FMV Studio

Inspiration

FMV Studio was inspired by how fragmented the current AI video workflow still is. Even with powerful models, making a polished AI music video usually means jumping between separate tools for writing, storyboarding, image generation, video generation, music, and editing. That slows creators down and makes continuity, timing, and iteration much harder than they should be. I wanted to build a system that feels less like operating a pipeline of disconnected tools and more like directing one connected production environment.

What it does

FMV Studio is an agentic, stage-based music video studio. A project starts with screenplay, soundtrack, lore, and uploaded assets, then moves through Planning, Storyboarding, Filming, and Production while preserving context across the workflow and ensuring character, asset, and scene consistency. It can generate shot plans, storyboard frames, video clips, and a final edited sequence. It also includes a realtime Live Director that lets the user guide the system through voice or text, plus an asset system that turns uploaded images, documents, audio, and video into meaningful project context rather than passive attachments.

How we built it

I have used Google Antigravity and OpenAI CODEX to assist with coding. The frontend is built with Next.js and React, and the backend is a FastAPI orchestration service. On the model side, Gemini 3.1 Pro acts as the main orchestrator for planning, asset routing, prompt rewriting, and Live Director intent handling. Gemini 3 Flash powers the evaluator layer for fast critique and review. Gemini Live API powers the realtime Live Director voice experience. Lyria 2 is used for music generation, NanoBanana 2 powers image generation, and Veo 3.1 on Vertex AI is used for video generation. On the cloud side, the system is deployed on Cloud Run, with long-running jobs handled through Cloud Tasks and project media stored in Google Cloud Storage. I also automated deployment with Terraform and deployment scripts so the project is reproducible and cloud-native.

Challenges we ran into

The hardest problem was making the workflow feel coherent and dependable across many stages. Continuity needed to extend beyond characters to props, locations, documents, and other references. Critics needed to be reliable enough not to hallucinate issues that were not actually present. Stage rewind behavior also became surprisingly complex, because users need to move backward, revise work, and regenerate outputs without losing state or accidentally jumping forward again. Realtime voice control introduced its own challenges as well, since the Live Director needed to do more than talk back; it needed to make safe, meaningful project changes.

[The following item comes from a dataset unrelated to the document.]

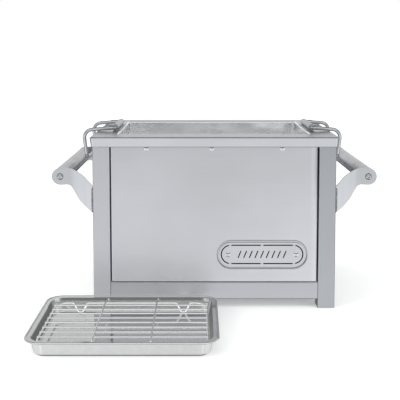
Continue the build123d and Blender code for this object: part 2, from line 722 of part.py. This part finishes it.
# ---------------------------------------------------------------- wire rack
# The frame wire dips to the pan's floor in four V-shaped feet, two on each long side.
FOOT_LOW = PAN_T + RING_R + 0.1
with BuildPart() as frame_half:
    with BuildLine() as frame_path:
        FilletPolyline(
            (PAN_X, PAN_Y - RACK_D / 2, RING_Z),
            (PAN_X + FOOT_X - 12.5, PAN_Y - RACK_D / 2, RING_Z),
            (PAN_X + FOOT_X - 3.6, PAN_Y - RACK_D / 2, FOOT_LOW),
            (PAN_X + FOOT_X + 3.6, PAN_Y - RACK_D / 2, FOOT_LOW),
            (PAN_X + FOOT_X + 12.5, PAN_Y - RACK_D / 2, RING_Z),
            (PAN_X + RACK_W / 2, PAN_Y - RACK_D / 2, RING_Z),
            (PAN_X + RACK_W / 2, PAN_Y + RACK_D / 2, RING_Z),
            (PAN_X + FOOT_X + 12.5, PAN_Y + RACK_D / 2, RING_Z),
            (PAN_X + FOOT_X + 3.6, PAN_Y + RACK_D / 2, FOOT_LOW),
            (PAN_X + FOOT_X - 3.6, PAN_Y + RACK_D / 2, FOOT_LOW),
            (PAN_X + FOOT_X - 12.5, PAN_Y + RACK_D / 2, RING_Z),
            (PAN_X, PAN_Y + RACK_D / 2, RING_Z),
            radius=[5.5, 3.0, 3.0, 5.5, RACK_R, RACK_R, 5.5, 3.0, 3.0, 5.5],
        )
    with BuildSketch(Plane((PAN_X, PAN_Y - RACK_D / 2, RING_Z), z_dir=(1, 0, 0))):
        Circle(RING_R)
    sweep(path=frame_path.line)

with BuildPart() as rack_frame:
    add(frame_half.part)
    mirror(frame_half.part, about=Plane.YZ.offset(PAN_X))

LONG_Z = RING_Z + RING_R + LONG_R
LONG_STEP = RACK_D / (N_LONG + 1)
with BuildPart() as rack_long_wires:
    with BuildSketch(Plane.YZ.offset(PAN_X - RACK_W / 2 - 1.0)):
        with Locations(*[
            (PAN_Y - RACK_D / 2 + LONG_STEP * (i + 1), LONG_Z) for i in range(N_LONG)
        ]):
            Circle(LONG_R)
    extrude(amount=RACK_W + 2.0)

CROSS_Z = LONG_Z + LONG_R + CROSS_R
with BuildPart() as rack_cross_wires:
    for x in (PAN_X - CROSS_X, PAN_X + CROSS_X):
        with BuildLine() as cross:
            FilletPolyline(
                (x, PAN_Y - RACK_D / 2, RING_Z + RING_R + CROSS_R),
                (x, PAN_Y - RACK_D / 2 + 7, RING_Z + RING_R + CROSS_R + 0.4),
                (x, PAN_Y - RACK_D / 2 + 14, CROSS_Z),
                (x, PAN_Y + RACK_D / 2 - 14, CROSS_Z),
                (x, PAN_Y + RACK_D / 2 - 7, RING_Z + RING_R + CROSS_R + 0.4),
                (x, PAN_Y + RACK_D / 2, RING_Z + RING_R + CROSS_R),
                radius=[4.0, 4.0, 4.0, 4.0],
            )
        with BuildSketch(Plane(cross.line @ 0, z_dir=cross.line % 0)):
            Circle(CROSS_R)
        sweep(path=cross.line)

# ---------------------------------------------------------------- export
pieces = {
    "leg_front_left": leg_front_left,
    "leg_front_right": leg_front_right,
    "leg_rear_left": leg_rear_left,
    "leg_rear_right": leg_rear_right,
    "lower_rail_front": lower_rail_front,
    "lower_rail_rear": lower_rail_rear,
    "lower_rail_left": lower_rail_left,
    "lower_rail_right": lower_rail_right,
    "upper_rail_front": upper_rail_front,
    "upper_rail_rear": upper_rail_rear,
    "upper_rail_left": upper_rail_left,
    "upper_rail_right": upper_rail_right,
    "front_panel": front_panel,
    "rear_panel": rear_panel,
    "left_panel": left_panel,
    "right_panel": right_panel,
    "floor_panel": floor_panel,
    "panel_rivets": panel_rivets,
    "side_rivets": side_rivets,
    "badge_plate": badge_plate,
    "badge_rivets": badge_rivets,
    "bracket_left_front": bracket_left_front,
    "bracket_left_rear": bracket_left_rear,
    "bracket_right_front": bracket_right_front,
    "bracket_right_rear": bracket_right_rear,
    "grip_left": grip_left,
    "grip_right": grip_right,
    "grip_plugs_left": grip_plugs_left,
    "grip_plugs_right": grip_plugs_right,
    "grip_screws_left": grip_screws_left,
    "grip_screws_right": grip_screws_right,
    "tray_rim": tray_rim,
    "tray_basin": tray_basin,
    "pivot_sleeve_left": pivot_sleeve_left,
    "pivot_sleeve_right": pivot_sleeve_right,
    "bail_left": bail_left,
    "bail_right": bail_right,
    "drip_pan": drip_pan,
    "rack_frame": rack_frame,
    "rack_long_wires": rack_long_wires,
    "rack_cross_wires": rack_cross_wires,
}
for label, piece in pieces.items():
    piece.part.label = label
    export_step(piece.part, f"parts/{label}.step")
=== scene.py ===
import bpy
import bmesh
import math
import random
from mathutils import Matrix, Vector, noise


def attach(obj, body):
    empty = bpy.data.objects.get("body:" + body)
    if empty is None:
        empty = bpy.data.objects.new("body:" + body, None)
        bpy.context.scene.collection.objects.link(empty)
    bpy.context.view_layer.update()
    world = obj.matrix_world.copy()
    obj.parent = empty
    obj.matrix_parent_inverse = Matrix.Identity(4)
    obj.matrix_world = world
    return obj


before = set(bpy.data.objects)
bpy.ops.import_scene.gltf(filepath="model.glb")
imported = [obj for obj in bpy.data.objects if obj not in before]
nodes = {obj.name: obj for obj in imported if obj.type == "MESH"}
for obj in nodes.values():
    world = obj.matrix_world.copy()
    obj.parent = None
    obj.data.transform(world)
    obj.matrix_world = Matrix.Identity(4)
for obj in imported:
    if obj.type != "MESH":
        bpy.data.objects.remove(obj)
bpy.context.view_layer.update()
scene = bpy.context.scene
random.seed(7)


# ------------------------------------------------------------------ materials
def tree(name):
    m = bpy.data.materials.new(name)
    m.use_nodes = True
    nt = m.node_tree
    nt.nodes.clear()
    out = nt.nodes.new("ShaderNodeOutputMaterial")
    p = nt.nodes.new("ShaderNodeBsdfPrincipled")
    nt.links.new(p.outputs[0], out.inputs[0])
    return m, nt, p


def node(nt, kind, **kw):
    n = nt.nodes.new(kind)
    for k, v in kw.items():
        if k in n.inputs:
            n.inputs[k].default_value = v
        else:
            setattr(n, k, v)
    return n


def maprange(nt, value, a, b, c, d):
    n = nt.nodes.new("ShaderNodeMapRange")
    n.inputs["From Min"].default_value = a
    n.inputs["From Max"].default_value = b
    n.inputs["To Min"].default_value = c
    n.inputs["To Max"].default_value = d
    nt.links.new(value, n.inputs["Value"])
    return n.outputs["Result"]


def math_node(nt, op, a, b):
    n = nt.nodes.new("ShaderNodeMath")
    n.operation = op
    for i, v in enumerate((a, b)):
        if isinstance(v, (int, float)):
            n.inputs[i].default_value = v
        else:
            nt.links.new(v, n.inputs[i])
    return n.outputs[0]


def steel(name, color, rough, along, fine=1100.0, streak=0.022, tone=0.014, mottle=0.03,
          bump=0.000006, blotch=9.0, waviness=0.0, rough_spread=0.03, crevice_shade=0.0, shade_band=None, bow=False):
    """Ground stainless steel. along is the direction of the grain: 0 X, 1 Y, 2 Z, and
    crevice_shade paints shade: it darkens the base colour in the last few millimetres before another piece.
    shade_band is the height range below which the base colour turns darker, a painted shade line along a bottom edge,
    and bow tilts the normals as if the sheet curved back a little towards its right-hand bend."""
    m, nt, p = tree(name)
    co = node(nt, "ShaderNodeTexCoord")
    mp = node(nt, "ShaderNodeMapping")
    s = [fine, fine, fine]
    s[along] = fine * 0.012
    mp.inputs["Scale"].default_value = s
    nt.links.new(co.outputs["Object"], mp.inputs["Vector"])
    grain = node(nt, "ShaderNodeTexNoise", Scale=1.0, Detail=3.0, Roughness=0.6)
    nt.links.new(mp.outputs[0], grain.inputs["Vector"])
    # longer, fainter streaks
    mp2 = node(nt, "ShaderNodeMapping")
    s2 = [fine * 0.16] * 3
    s2[along] = fine * 0.004
    mp2.inputs["Scale"].default_value = s2
    nt.links.new(co.outputs["Object"], mp2.inputs["Vector"])
    streaks = node(nt, "ShaderNodeTexNoise", Scale=1.0, Detail=4.0, Roughness=0.55)
    nt.links.new(mp2.outputs[0], streaks.inputs["Vector"])
    cloud = node(nt, "ShaderNodeTexNoise", Scale=blotch, Detail=2.5, Roughness=0.5)
    nt.links.new(co.outputs["Object"], cloud.inputs["Vector"])

    f1 = maprange(nt, grain.outputs[0], 0.25, 0.75, 1 - streak, 1 + streak)
    f2 = maprange(nt, streaks.outputs[0], 0.3, 0.7, 1 - tone, 1 + tone)
    f3 = maprange(nt, cloud.outputs[0], 0.3, 0.7, 1 - mottle, 1 + mottle)
    f = math_node(nt, "MULTIPLY", math_node(nt, "MULTIPLY", f1, f2), f3)
    # painted shade: an ambient occlusion mask darkens the base colour in the last few millimetres before another
    # piece
    if crevice_shade:
        ao = node(nt, "ShaderNodeAmbientOcclusion", samples=6)
        ao.inputs["Distance"].default_value = 0.007
        f = math_node(nt, "MULTIPLY", f,
                      maprange(nt, ao.outputs["AO"], 0.35, 0.92, 1 - crevice_shade, 1.0))
    axes = nt.nodes.new("ShaderNodeSeparateXYZ")
    nt.links.new(co.outputs["Object"], axes.inputs[0])
    # painted shade: below the given height the base colour turns darker, a shadow line along the bottom edge
    if shade_band:
        f = math_node(nt, "MULTIPLY", f,
                      maprange(nt, axes.outputs["Z"], shade_band[0], shade_band[1], 0.55, 1.0))
    tint = node(nt, "ShaderNodeVectorMath", operation="SCALE")
    tint.inputs[0].default_value = color
    nt.links.new(f, tint.inputs["Scale"])
    nt.links.new(tint.outputs[0], p.inputs["Base Color"])

    r = maprange(nt, streaks.outputs[0], 0.3, 0.7, rough - rough_spread, rough + rough_spread)
    r2 = math_node(nt, "ADD", r, maprange(nt, grain.outputs[0], 0.25, 0.75, -0.03, 0.03))
    nt.links.new(r2, p.inputs["Roughness"])
    bmp = node(nt, "ShaderNodeBump", Strength=0.6, Distance=bump)
    nt.links.new(grain.outputs[0], bmp.inputs["Height"])
    if waviness:
        wave = node(nt, "ShaderNodeTexNoise", Scale=14.0, Detail=1.0, Roughness=0.4)
        nt.links.new(co.outputs["Object"], wave.inputs["Vector"])
        b2 = node(nt, "ShaderNodeBump", Strength=1.0, Distance=waviness)
        nt.links.new(wave.outputs[0], b2.inputs["Height"])
        nt.links.new(b2.outputs[0], bmp.inputs["Normal"])
        if bow:
            wide = maprange(nt, axes.outputs["X"], 0.03, 0.192, 0.0, 1.0)
            wide = math_node(nt, "MULTIPLY", math_node(nt, "MULTIPLY", wide, wide), -0.0095)
            near = maprange(nt, axes.outputs["X"], 0.178, 0.192, 0.0, 1.0)
            near = math_node(nt, "MULTIPLY", math_node(nt, "MULTIPLY", near, near),
                             maprange(nt, axes.outputs["Z"], 0.16, 0.25, -0.0010, -0.0034))
            b3 = node(nt, "ShaderNodeBump", Strength=1.0, Distance=1.0)
            nt.links.new(math_node(nt, "ADD", wide, near), b3.inputs["Height"])
            nt.links.new(b3.outputs[0], b2.inputs["Normal"])
    nt.links.new(bmp.outputs[0], p.inputs["Normal"])
    p.inputs["Metallic"].default_value = 1.0
    return m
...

Accomplishments that we're proud of

The thing I’m proudest of is that FMV Studio gives the user a way to direct the whole production and be as hands-on or hands-off as they choose. The Live Director, stage-based workflow, asset-aware context system, and production timeline all work together as one creative environment. I’m also proud that the app runs as a real cloud-deployed system on Google Cloud instead of just a local prototype, with automated deployment and a public repo that shows exactly how it was built.

What we learned

The biggest lesson was that strong multimodal products are not only about model quality. They are also about workflow architecture, state management, trust, and user control. A powerful model can generate a frame or clip, but the harder problem is making all of those capabilities work together in a way that feels coherent and dependable. I also learned that critics need grounding and consensus, and that durable async state becomes essential as soon as media generation moves from local experimentation to a real cloud deployment.

What's next for FMV Studio

The next step is to keep improving reliability, creative control, and provider flexibility, including support for more models. That includes making the Live Director even more capable, expanding asset-aware continuity, improving production editing, and continuing to optimize the cloud workflow for speed and robustness. Longer term, the goal is for FMV Studio to become a general directing environment for AI-native video production that goes beyond just music videos and is extended to general purpose videos and film scenes. The pipeline itself is already robust and can be easily adapted for other use-cases.